Der gebürtige Viersener kriegt in seiner dritten NHL-Saison so einiges hin: 53 Scorerpunkte in 48 Partien sind nicht nur pro Spiel die beste Zwischenbilanz in der eigenen Mannschaft, sondern der Eintritt in den elitären Kreis der Stars, die im Schnitt mehr als einen Punkt pro Partie verbuchen. Damit ist Stützle zu diesem Zeitpunkt seiner jungen Karriere sogar besser als Leon Draisaitl: Der Kölner hatte nach 180 NHL-Spielen 131 Scorerpunkte auf dem Konto, Stützle schon 140.
In Ottawa, wo er nicht wie Draisaitl in Edmonton den besten Spieler der Welt - Connor McDavid - als Teamkollegen hat, ist Stützle bereits das Gesicht des Klubs. 66,8 Millionen Dollar lassen sich die Sens in den nächsten acht Jahren seine Dienste kosten, ab der nächsten Spielzeit bekommt er nur 150.000 Dollar weniger pro Jahr als Draisaitl, der immerhin schon Scorerkönig, MVP und Deutschlands Sportler des Jahres war.

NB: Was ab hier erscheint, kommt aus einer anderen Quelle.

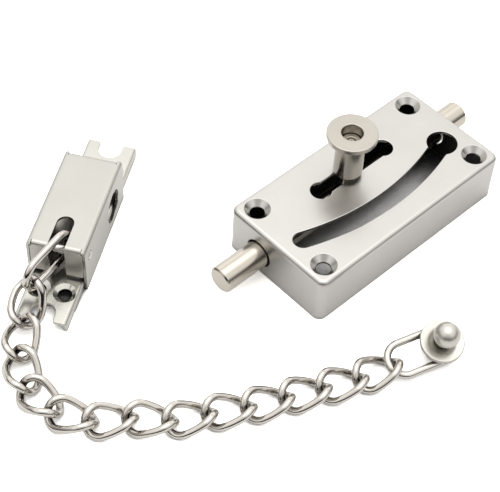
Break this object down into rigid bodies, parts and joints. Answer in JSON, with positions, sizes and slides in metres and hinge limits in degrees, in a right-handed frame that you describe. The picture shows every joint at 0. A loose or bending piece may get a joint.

Dass er im Mai die Nationalmannschaft bei der WM verstärkt, ist jedoch eher unwahrscheinlich. Im letzten Jahr habe der "den Fehler gemacht", trotz einer kleinen Verletzung teilzunehmen, die "dann schlimmer" wurde, sagte er jüngst bei Sky, "das Risiko will ich nicht eingehen."